This book is a series of doors that all lead back to the poems
themselves, and it will likely be used in classrooms across
America. At least I hope so.
*Bookforum*
A fabulous guide…Each poem is introduced by an essay sketching out
how it works, why it matters, how it speaks to the wider worlds of
art and culture.
*The Guardian*
The Poem Is You is a collection of knowledgeable, useful and
affectionately committed short essays on sixty recent poems by
sixty American poets…[Burt writes with] unselfconscious erudition,
light touch, even tone.
*Poetry Review*
Throughout, the style of Burt’s writing is as relaxed and inviting
as its content is trenchant and learned. If the sheer capaciousness
of contemporary American poetry is one of its defining features,
Burt’s achievement here is to have been an enviably capacious
critic, responding to the event of each poem in labile and
unpredictable ways.
*Australian Book Review*
Drawing on endlessly deep wells of enthusiasm and acuity, The Poem
Is You offers not so much a sequence of explanations as a series of
invitations: Burt is more intent on describing how to think about a
particular poem than on telling us what to think. Unpredictable yet
unfailingly useful, The Poem Is You is a joyous book.
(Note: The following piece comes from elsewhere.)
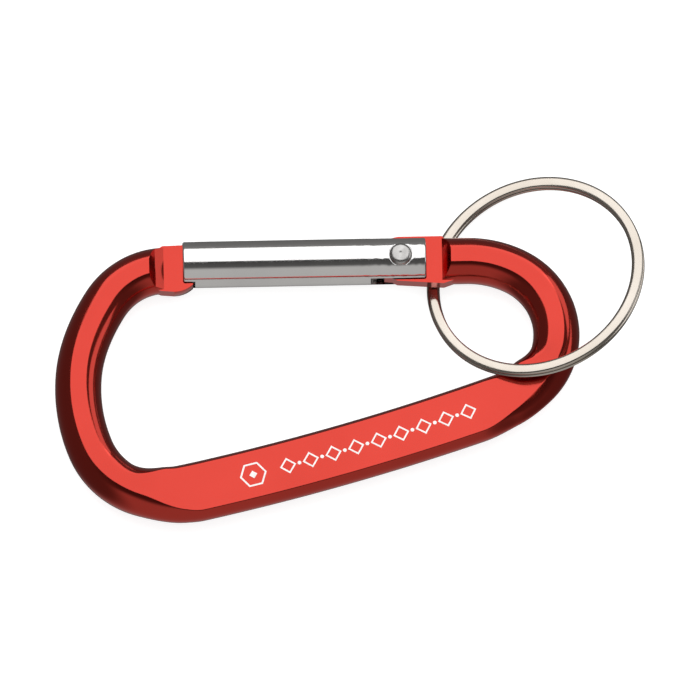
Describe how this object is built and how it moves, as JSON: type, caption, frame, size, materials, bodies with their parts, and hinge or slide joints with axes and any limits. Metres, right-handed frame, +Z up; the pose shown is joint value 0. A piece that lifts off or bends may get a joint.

*James Longenbach, author of The Virtues of Poetry*
This is a splendid book. Many critics and poets have published
essays or reviews of contemporary poetry, but Burt is doing
something else here. She lavishes the poems with extraordinarily
nimble, alert, luminous attention. It’s hard to think of a better
introduction to contemporary American poetry.
*Jahan Ramazani, author of Poetry and Its Others: News, Prayer,
Song, and the Dialogue of Genres*
Poet and critic Burt’s ambitious anthology of recent poems by
American authors, from 1981 to 2015, creates a coherent body of
work out of the vast landscape of recent American poetry. Burt’s 60
selections are eclectic, mingling instantly recognizable names
(John Ashbery, Adrienne Rich) with newer talents (Lucia Perillo,
Claudia Rankine.)…Burt’s many ways of looking at a poem will
inspire new students and accomplished poets, especially as many of
[her] meditations circle the question of what poetry does, or
should do: making readers pay attention, ask questions, and
experience new things. Burt’s formidable breadth of knowledge about
the practice of poetry, from Virgil up to 2015, allows [her] to
make nimble connections among authors and establish an ars poetica
for current American lyric poetry, an impressive feat given the
diverse selection just within this book.
*Publishers Weekly*
[Burt’s] critique is not only accessible to most all readers, but
it also shows [her] depth of knowledge and love of American poetry.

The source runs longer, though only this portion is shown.